Hacker News new | ask | show | jobs
by bob1029 1738 days ago
Performance is just fine for us. It's all about scoping for the right things. You are never looking for the whole schema all at once. No one ever said it had to be running on disk either.
1 comments

> You are never looking for the whole schema all at once.

Well we have to. Our system exports the data to other systems, which would involve generating a file with all the data (think order or invoice but with 100+ fields). For many of our customers this job is time sensitive.

Besides that we have overview grids (think "all active orders") for our customers, for many of these our customer will want to have 20+ fields visible. Using your method that can be 50-100 joins, and this would be an interactive case so again time sensitive.

That's why I was curious how it scaled.

> No one ever said it had to be running on disk either.

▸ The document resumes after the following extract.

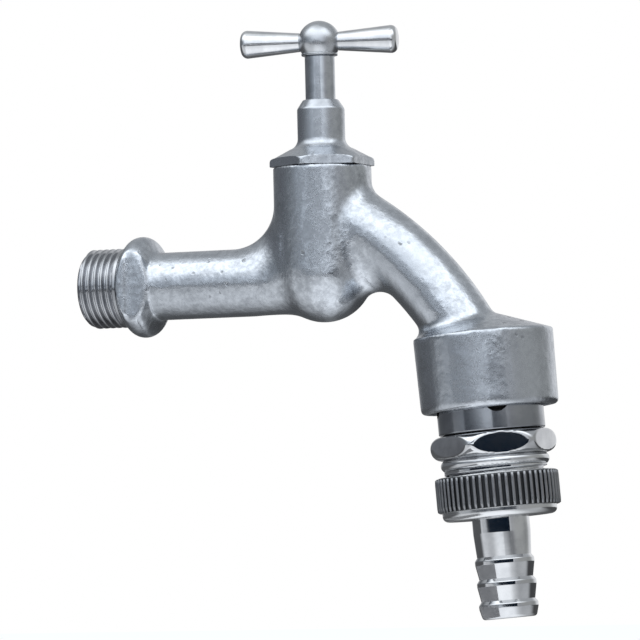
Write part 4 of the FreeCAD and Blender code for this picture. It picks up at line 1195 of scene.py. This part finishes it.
roomTone = {
    # Place and tone of the mirrored walls, from behind over the left, the front (0.5) and the right
    "walls": [
        (0.000, 0.60, 0.60, 0.62),
        (0.080, 0.15, 0.16, 0.17),
        (0.200, 0.17, 0.18, 0.20),
        (0.260, 0.19, 0.21, 0.23),
        (0.310, 0.30, 0.33, 0.37),
        (0.350, 0.52, 0.57, 0.63),
        (0.385, 0.88, 0.95, 1.04),
        (0.420, 1.12, 1.20, 1.30),
        (0.460, 1.22, 1.30, 1.40),
        (0.530, 1.02, 1.08, 1.16),
        (0.570, 0.74, 0.77, 0.81),
        (0.610, 0.44, 0.45, 0.47),
        (0.660, 0.43, 0.44, 0.44),
        (0.750, 0.42, 0.43, 0.43),
        (0.800, 0.36, 0.37, 0.37),
        (0.840, 0.46, 0.47, 0.47),
        (0.870, 0.79, 0.80, 0.82),
        (0.930, 0.94, 0.95, 0.97),
        (1.000, 0.60, 0.60, 0.62),
    ],
    "tint": (0.96, 1.0, 1.04),
    "ceiling": 0.50,
    "ceilingStart": (0.35, 0.60),
    # A darker band left of the camera: where it starts and ends in height and along the wall
    "bandDepth": 0.18,
    "bandHeight": ((-0.25, -0.05), (0.06, 0.26, 1.0, 0.0)),
    "bandPlace": ((0.30, 0.35), (0.42, 0.46, 1.0, 0.0)),
    # The room's lamp, the same way
    "lamp": 1.45,
    "lampHeight": ((0.25, 0.75), (0.88, 0.99, 1.0, 0.35)),
    "lampAhead": (-0.35, 0.05),
    "lampEnd": (0.665, 0.755, 1.0, 0.0),
}


def makeWorld():
    world = bpy.data.worlds.new("softStudio")
    bpy.context.scene.world = world
    world.use_nodes = True
    tree = Tree(world.node_tree.nodes, world.node_tree.links)
    camera, mirrored = rayKinds(tree)
    ahead, across, upward = roomWays(tree, "Generated")
    side = across.maths("ARCTAN2", across, ahead) / (2 * math.pi) + 0.5
    stops = [(place, (red, green, blue, 1.0)) for place, red, green, blue in roomTone["walls"]]
    walls = tree.wire(tree.add("ShaderNodeValToRGB", {"stops": stops}, {0: side}))
    overhead = upward.between(*roomTone["ceilingStart"])
    bottom, top = roomTone["bandHeight"]
    left, right = roomTone["bandPlace"]
    band = (upward.between(*bottom) * upward.between(*top) * side.between(*left) * side.between(*right)
            * roomTone["bandDepth"])
    bottom, top = roomTone["lampHeight"]
    lamp = (upward.between(*bottom) * upward.between(*top) * ahead.between(*roomTone["lampAhead"])
            * side.between(*roomTone["lampEnd"]) * roomTone["lamp"])
    shade = (1 - overhead) * (1 - band)
    room = tree.add("ShaderNodeVectorMath", {"operation": "SCALE"}, {0: walls, "Scale": shade})
    glow = overhead * roomTone["ceiling"] + lamp
    tinted = tree.add("ShaderNodeVectorMath", {"operation": "SCALE"}, {0: roomTone["tint"], "Scale": glow})
    seen = tree.add("ShaderNodeVectorMath", {"operation": "ADD"},
                    {0: tree.wire(room), 1: tree.wire(tinted)})
    plainTone = camera + (1 - camera) * studio["fill"]
    flat = tree.add("ShaderNodeCombineXYZ", None, {0: plainTone, 1: plainTone, 2: plainTone})
    chosen = tree.add("ShaderNodeMix", {"data_type": "VECTOR"},
                      {0: mirrored * (1 - camera), 4: tree.wire(flat), 5: tree.wire(seen)})
    tree.links.new(chosen.outputs[1], nodeOf(tree, "BACKGROUND").inputs["Color"])


# Upright cards that only mirrors see: two opposite corners (side, ahead, level) from the outlet, and
# the tone. In front, the low one darkens the tube under the nut and the breaker's left side, the
# small one the adapter's front flat, and the high one, with the low one, draws the line along the
# handle's arms. The one aside, close on the outlet's left, dims the left edges of the pieces there.
mirrorCards = {
    "lowCard": ((-0.85, 0.45, -0.086), (0.28, 0.45, -0.018), (0.008, 0.016, 0.030)),
    "smallCard": ((0.0, 0.45, -0.021), (0.28, 0.45, 0.016), (0.008, 0.016, 0.030)),
    "highCard": ((-0.42, 0.45, 0.038), (-0.02, 0.45, 0.098), (0.008, 0.016, 0.030)),
    "asideCard": ((-0.052, -0.10, -0.159), (-0.052, 0.066, -0.088), (0.38, 0.39, 0.41)),
}


def makeCard(name, start, end, tone):
    mesh = bpy.data.meshes.new(name)
    corners = [(tapAxes["outletX"] * mm + ahead * viewSine + side * viewCosine,
                -ahead * viewCosine + side * viewSine, level)
               for side, ahead, level in ((*start[:2], end[2]), end, (*end[:2], start[2]), start)]
    mesh.from_pydata(corners, [], [(0, 1, 2, 3)])
    material, tree, shader = newMaterial(name)
    shader.inputs["Base Color"].default_value = tone + (1.0,)
    shader.inputs["Roughness"].default_value = 0.9
    shader.inputs["Specular IOR Level"].default_value = 0.0
    mesh.materials.append(material)
    card = linked(name, mesh)
    card.visible_camera = False
    card.visible_diffuse = False
    card.visible_shadow = False


softBoxes = {
    "overhead": {"at": (0.05, -0.35, 0.85), "size": (0.9, 0.7), "power": 3.0},
    "front": {"at": (0.55, -0.85, 0.30), "size": (0.6, 0.8), "power": 1.5},
}


def makeLights():
    # Both lamps light rubber, plastic and the floor; metal mirrors the room's own lamp instead.
    target = Vector((studio["middle"], 0, -0.01))
    for name, box in softBoxes.items():
        lamp = bpy.data.lights.new(name, "AREA")
        lamp.shape = "RECTANGLE"
        lamp.size, lamp.size_y = box["size"]
        lamp.energy = box["power"]
        holder = linked(name, lamp)
        holder.location = box["at"]
        holder.rotation_euler = (target - holder.location).to_track_quat("-Z", "Y").to_euler()
        holder.visible_glossy = False


def makeCamera():
    elevation = math.radians(photoCamera["elevation"])
    roll = math.radians(photoCamera["roll"])
    back = Vector((math.cos(elevation) * viewSine, -math.cos(elevation) * viewCosine, math.sin(elevation)))
    right = Vector((viewCosine, viewSine, 0))
    up = back.cross(right)
    across = math.cos(roll) * right - math.sin(roll) * up
    upright = math.sin(roll) * right + math.cos(roll) * up
    turn = Matrix((across, upright, back)).transposed().to_4x4()
    camera = bpy.data.cameras.new("photoCamera")
    camera.lens = photoCamera["lens"]
    holder = linked("photoCamera", camera)
    place = Vector(photoCamera["target"]) + back * photoCamera["distance"]
    holder.matrix_world = Matrix.Translation(place) @ turn
    bpy.context.scene.camera = holder


makeFloor()
for name, (start, end, tone) in mirrorCards.items():
    makeCard(name, start, end, tone)
makeWorld()
makeLights()
makeCamera()
bpy.context.scene.view_settings.view_transform = "Standard"
print("studio ready")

Well our data absolutely has to be persisted to disk on commit, and a stale cache is not tolerable. But apart from that, sure.

Exporting data to other systems is a massively different idea from using the data in a business-transactional sense.

If you wanted to bulk export/stream transactions from my system, you would simply take the compressed event log batches and replicate them wherever they need to go. The working set is kept in memory and can be reconstructed by simply replaying the events.

If I were going to solve your problem, I would probably maintain 2 materialized working sets in memory, one potentially on another server that is slightly behind real-time. The cool thing here is you can replay the events into any arbitrary schema, as long as they are granular enough (6NF+).